Refining the concept of luxury is to make it feel almost sacred in its lack of visibility. Daniela Andrier did a work on Infusion de Vetiver which is somewhat comparable to this psychological approach, although one is feeling how much more paradoxical this concept is with Bottega Veneta as, really, leather is supposed to be explored in all of its carnality and animality, in principle. But we are shown otherwise.
The composition as it mellows down remains desincarnate enough but reminds you also of a previous work by Michel Almairac, Burberry London for Women, one of his two favorite compositions with Minotaure by Paloma Picasso. The peach and some of the tonalities are making a comeback but the spirit is eons away from the 1995 composition.

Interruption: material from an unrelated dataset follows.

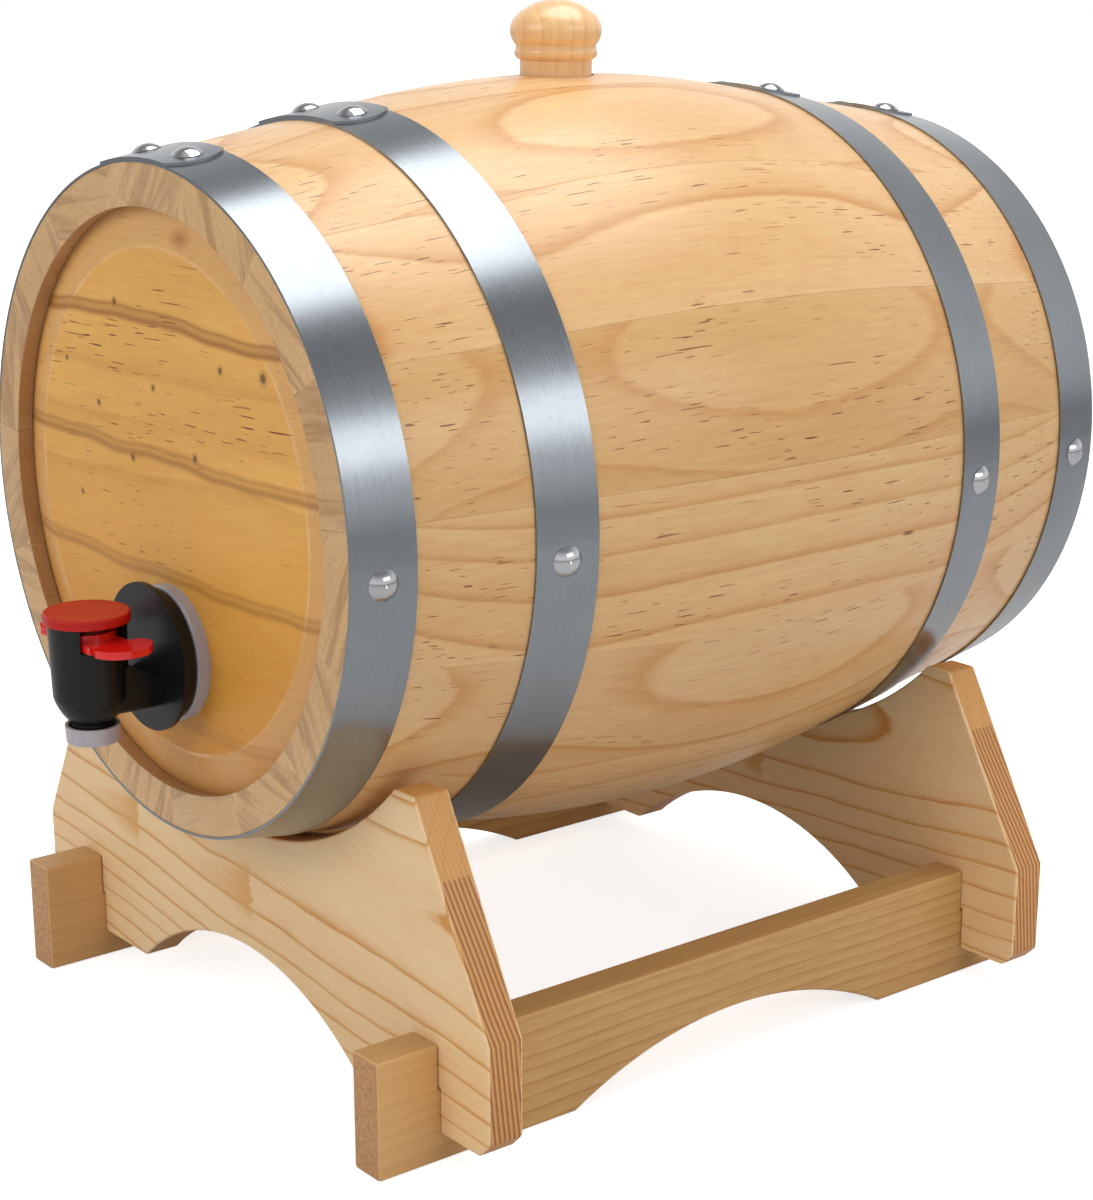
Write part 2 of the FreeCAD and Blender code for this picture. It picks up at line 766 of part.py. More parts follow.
def wing_plate(side):
    """One finger wing: a neck through its window that widens to a rounded paddle."""
    start = barrel_top_diameter / 2 + wing_gap
    half = wing_width / 2
    neck_half = window_width / 2 - wing_neck_clearance
    neck = block(
        (0, -neck_half, wing_underside),
        (start + wing_gap, neck_half, wing_underside + wing_thickness))
    low = wing_offset - half
    high = wing_offset + half
    shoulder = start + wing_shoulder
    corner_x = shoulder + (wing_reach - shoulder) * math.sqrt(0.5)
    corner_y = half * math.sqrt(0.5)
    points = [
        Vector(start, low + wing_root_taper, wing_underside),
        Vector(start, high - wing_root_taper, wing_underside),
        Vector(shoulder, high, wing_underside),
        Vector(wing_reach, wing_offset, wing_underside),
        Vector(shoulder, low, wing_underside),
    ]
    edges = [
        Part.LineSegment(points[0], points[1]).toShape(),
        Part.LineSegment(points[1], points[2]).toShape(),
        Part.Arc(points[2], Vector(corner_x, wing_offset + corner_y, wing_underside), points[3]).toShape(),
        Part.Arc(points[3], Vector(corner_x, wing_offset - corner_y, wing_underside), points[4]).toShape(),
        Part.LineSegment(points[4], points[0]).toShape(),
    ]
    paddle = face_from(edges).extrude(Vector(0, 0, wing_thickness))
    plate = neck.fuse(paddle)
    if side < 0:
        plate = plate.mirror(Vector(0, 0, 0), Vector(1, 0, 0))
    return plate


def make_tap_lever():
    """Red lever: a guided piston, a cup for the dome, a stem for the plug and two wings."""
    guide = barrel_bore / 2 - lever_guide_clearance
    stem = lever_stem_diameter / 2
    guide_top = window_sill - plug_lift
    hub_rim = lid_underside - lever_travel - lever_hub_gap
    core = turned([
        (0, lever_stem_foot),
        (stem, lever_stem_foot),
        (stem, lever_guide_foot),
        (guide, lever_guide_foot),
        (guide, guide_top),
        (lever_hub_radius, guide_top),
        (lever_hub_radius, hub_rim),
        (lever_cup_radius, hub_rim),
        (lever_cup_radius, lever_hub_floor),
        (0, lever_hub_floor),
    ])
    cup_space = Part.makeCylinder(lever_cup_radius, hub_rim, Vector(0, 0, lever_hub_floor))
    lever = core.fuse([wing_plate(1), wing_plate(-1)]).cut(cup_space).removeSplitter()
    save(lever.Solids[0], "tap_lever", tap_origin + barrel_axis)


def make_valve_plug():
    """Soft cone on the stem's end that closes the valve's seat."""
    socket = lever_stem_diameter / 2 + plug_socket_clearance
    outer = valve_seat_diameter / 2 - plug_side_clearance
    seat_line = valve_seat_height - valve_seat_diameter / 2 + plug_lift
    tip = nozzle_bore / 2 - plug_lift / 2
    foot = seat_line + tip
    plug = turned([
        (0, foot),
        (tip, foot),
        (outer, seat_line + outer),
        (outer, foot + plug_height - plug_top_chamfer),
        (outer - plug_top_chamfer, foot + plug_height),
        (socket, foot + plug_height),
        (socket, lever_stem_foot - plug_socket_clearance),
        (0, lever_stem_foot - plug_socket_clearance),
    ])
    save(plug, "valve_plug", tap_origin + barrel_axis)


def make_return_dome():
    """Elastic cone between the lever's cup and the lid that pushes the lever down."""
    foot = lever_hub_floor + dome_clearance
    top = lid_underside - dome_clearance
    outer = lever_cup_radius - dome_side_clearance
    crown = dome_top_diameter / 2
    dome = turned([
        (outer - dome_wall, foot),
        (outer, foot),
        (outer, foot + dome_wall),
        (crown, top),
        (crown - dome_wall, top),
        (outer - dome_wall, foot + dome_wall),
    ])
    save(dome, "return_dome", tap_origin + barrel_axis)


def make_spout_cap():
    """Clear dust cap round the nozzle, with a short plug inside the nozzle's bore."""
    inside = nozzle_diameter / 2 + cap_side_gap
    foot = nozzle_end - cap_clearance - cap_wall
    floor = foot + cap_wall
    plug = nozzle_bore / 2 - cap_clearance
    cap = turned([
        (0, foot),
        (inside + cap_wall, foot),
        (inside + cap_wall + cap_flare, foot + cap_height),
        (inside + cap_flare, foot + cap_height),
        (inside, floor),
        (plug, floor),
        (plug, floor + cap_plug_height),
        (plug - cap_wall, floor + cap_plug_height),
        (plug - cap_wall, floor),
        (0, floor),
    ])
    save(cap, "spout_cap", tap_origin + barrel_axis)


def cradle_board(rest_radius):
    """A cradle board: horns, seat, sloped sides, feet and arch, slotted for the rails."""
    half = cradle_width / 2
    seat_low = cask_axis_height - rest_radius - cradle_seat_clearance
    seat_centre = seat_low + cradle_seat_radius
    horn_top = seat_low + horn_rise
    horn_inner = math.sqrt(cradle_seat_radius ** 2 - (seat_centre - horn_top) ** 2)
    horn_outer = horn_inner + horn_width
    arch_half = math.sqrt(
        cradle_arch_radius ** 2 - (cradle_arch_radius - cradle_arch_height + cradle_foot_height) ** 2)
    right = [
        Vector(horn_inner, 0, horn_top),
        Vector(horn_outer, 0, horn_top),
        Vector(half, 0, cradle_knee_height),
        Vector(half, 0, cradle_foot_height + foot_chamfer),
        Vector(half - foot_chamfer, 0, cradle_foot_height),
        Vector(arch_half, 0, cradle_foot_height),
    ]
    left = [Vector(-point.x, 0, point.z) for point in right]
    edges = [Part.LineSegment(a, b).toShape() for a, b in zip(right, right[1:])]
    edges += [Part.LineSegment(a, b).toShape() for a, b in zip(left, left[1:])]
    edges.append(Part.Arc(left[0], Vector(0, 0, seat_low), right[0]).toShape())
    edges.append(Part.Arc(left[-1], Vector(0, 0, cradle_arch_height), right[-1]).toShape())
    board = face_from(edges).extrude(Vector(0, board_thickness, 0))
    slot_half = board_thickness / 2 + lap_clearance
    slots = []
    for centre in (-rail_spacing / 2, rail_spacing / 2):
        low = (centre - slot_half, -cut_through, 0)
        slots.append(block(low, (centre + slot_half, board_thickness + cut_through, lap_height)))
    return board.cut(slots)


def rail_board():
    """A rail on the floor: arched below, slotted from above for the cradle boards."""
    half = rail_length / 2
    chord = math.sqrt(rail_arch_radius ** 2 - (rail_arch_radius - rail_arch_height) ** 2)
    corners = [
        Vector(0, chord, 0),
        Vector(0, half, 0),
        Vector(0, half, rail_height),
        Vector(0, -half, rail_height),
        Vector(0, -half, 0),
        Vector(0, -chord, 0),
    ]
    edges = [Part.LineSegment(a, b).toShape() for a, b in zip(corners, corners[1:])]
    edges.append(Part.Arc(corners[-1], Vector(0, 0, rail_arch_height), corners[0]).toShape())
    rail = face_from(edges).extrude(Vector(board_thickness, 0, 0))
    rail.translate(Vector(-board_thickness / 2, 0, 0))
    slot_half = board_thickness / 2 + lap_clearance
    slots = []
    for centre in (-cradle_spacing / 2, cradle_spacing / 2):
        low = (-board_thickness, centre - slot_half, lap_height)
        slots.append(block(low, (board_thickness, centre + slot_half, rail_height + cut_through)))
    return rail.cut(slots)


def resting_radius(near, far):
    """Largest radius of the hooped cask between two places along its axis."""
    widest = 0.0
    for place in (near, far):
        widest = max(widest, cask_outside(place))
    for centre in hoop_centres:
        for edge in (centre - hoop_width / 2, centre + hoop_width / 2):
            if min(near, far) < edge < max(near, far):
                touched = min(abs(near), abs(far))
                widest = max(widest, cask_outside(touched) + hoop_thickness)
    return widest


def make_stand():
    """Front and rear cradles cut to the cask that they carry, and two rails."""
    for name, side in (("front_cradle", -1), ("rear_cradle", 1)):
        centre = side * cradle_spacing / 2
        near = centre - board_thickness / 2 - cask_setback
        far = centre + board_thickness / 2 - cask_setback
        board = cradle_board(resting_radius(near, far))
        save(board, name, Vector(0, stand_centre + centre - board_thickness / 2, 0))
    for name, side in (("left_rail", -1), ("right_rail", 1)):
        save(rail_board(), name, Vector(side * rail_spacing / 2, stand_centre, 0))


make_staves()
make_heads()
make_hoops()
make_bung()
make_filler_neck()
make_liner()
make_gland()
make_tap_body()
make_tap_lid()
make_tap_lever()
make_valve_plug()
make_return_dome()
make_spout_cap()
make_stand()
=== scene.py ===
import json
import math

import bpy
from mathutils import Vector
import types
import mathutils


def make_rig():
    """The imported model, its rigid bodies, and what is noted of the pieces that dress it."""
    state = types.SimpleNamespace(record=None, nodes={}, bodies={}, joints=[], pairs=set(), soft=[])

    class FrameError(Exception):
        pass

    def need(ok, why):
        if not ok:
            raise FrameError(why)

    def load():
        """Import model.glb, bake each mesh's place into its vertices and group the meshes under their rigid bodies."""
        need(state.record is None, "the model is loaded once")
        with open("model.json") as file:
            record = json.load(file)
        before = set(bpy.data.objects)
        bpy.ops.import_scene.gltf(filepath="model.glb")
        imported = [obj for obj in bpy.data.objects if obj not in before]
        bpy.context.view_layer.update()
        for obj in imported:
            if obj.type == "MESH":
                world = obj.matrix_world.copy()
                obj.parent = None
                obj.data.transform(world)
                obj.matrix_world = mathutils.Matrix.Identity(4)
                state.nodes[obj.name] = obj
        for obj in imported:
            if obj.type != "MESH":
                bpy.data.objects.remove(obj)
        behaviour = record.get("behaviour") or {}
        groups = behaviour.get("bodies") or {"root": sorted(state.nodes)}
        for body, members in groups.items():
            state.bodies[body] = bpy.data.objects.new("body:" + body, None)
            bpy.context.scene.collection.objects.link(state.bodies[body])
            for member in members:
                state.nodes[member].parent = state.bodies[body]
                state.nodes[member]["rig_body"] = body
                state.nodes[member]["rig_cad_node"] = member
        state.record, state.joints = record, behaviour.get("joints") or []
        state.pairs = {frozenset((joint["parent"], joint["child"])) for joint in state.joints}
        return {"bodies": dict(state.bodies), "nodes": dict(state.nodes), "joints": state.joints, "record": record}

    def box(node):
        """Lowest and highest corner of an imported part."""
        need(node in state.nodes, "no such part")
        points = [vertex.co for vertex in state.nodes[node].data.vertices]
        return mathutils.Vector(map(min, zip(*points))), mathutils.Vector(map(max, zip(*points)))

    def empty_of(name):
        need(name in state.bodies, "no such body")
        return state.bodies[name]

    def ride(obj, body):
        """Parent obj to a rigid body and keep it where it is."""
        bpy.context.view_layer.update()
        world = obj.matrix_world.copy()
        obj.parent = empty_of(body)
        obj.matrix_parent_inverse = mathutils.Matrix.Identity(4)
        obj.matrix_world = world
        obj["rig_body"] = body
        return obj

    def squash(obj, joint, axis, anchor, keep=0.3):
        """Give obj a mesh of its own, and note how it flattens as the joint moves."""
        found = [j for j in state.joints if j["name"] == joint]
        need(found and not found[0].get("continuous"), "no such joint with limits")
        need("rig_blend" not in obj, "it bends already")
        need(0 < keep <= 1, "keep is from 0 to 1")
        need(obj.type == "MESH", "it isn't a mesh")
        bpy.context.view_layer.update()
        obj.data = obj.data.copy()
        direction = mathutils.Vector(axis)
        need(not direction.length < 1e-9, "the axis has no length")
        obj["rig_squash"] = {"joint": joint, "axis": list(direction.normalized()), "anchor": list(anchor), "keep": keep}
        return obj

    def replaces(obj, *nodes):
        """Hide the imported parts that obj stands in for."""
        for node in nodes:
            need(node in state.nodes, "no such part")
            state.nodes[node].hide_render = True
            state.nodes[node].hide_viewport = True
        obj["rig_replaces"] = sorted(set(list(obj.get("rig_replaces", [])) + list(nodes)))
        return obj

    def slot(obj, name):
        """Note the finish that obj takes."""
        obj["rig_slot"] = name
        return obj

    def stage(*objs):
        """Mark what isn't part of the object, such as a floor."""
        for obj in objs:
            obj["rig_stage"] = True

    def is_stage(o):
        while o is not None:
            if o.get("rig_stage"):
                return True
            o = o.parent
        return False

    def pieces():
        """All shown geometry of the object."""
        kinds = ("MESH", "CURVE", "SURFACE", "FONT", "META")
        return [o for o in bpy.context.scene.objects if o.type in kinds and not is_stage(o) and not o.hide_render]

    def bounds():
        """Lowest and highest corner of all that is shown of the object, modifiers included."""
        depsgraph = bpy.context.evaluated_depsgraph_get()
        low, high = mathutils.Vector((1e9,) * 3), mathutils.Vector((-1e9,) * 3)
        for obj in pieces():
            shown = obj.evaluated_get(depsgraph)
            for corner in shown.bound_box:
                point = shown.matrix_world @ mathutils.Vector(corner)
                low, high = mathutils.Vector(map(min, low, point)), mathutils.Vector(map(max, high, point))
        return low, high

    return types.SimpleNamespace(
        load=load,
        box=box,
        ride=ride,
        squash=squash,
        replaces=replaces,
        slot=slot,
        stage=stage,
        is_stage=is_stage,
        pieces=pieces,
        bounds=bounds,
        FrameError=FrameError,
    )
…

To summarize my take on it, I would say that Bottega Veneta feels like it is both a great composition and a flawed one. It is great thanks to an extremely subtle rendering of the idea of cuiré perfume where the note is not used to add darkness and depth, but on the contrary to help it take flight. It is flawed because some of the perfumery materials do not follow through and fail to support all the potential of the composition. The parfum concentration is probably very interesting as one can hope that the materials were even more carefully selected.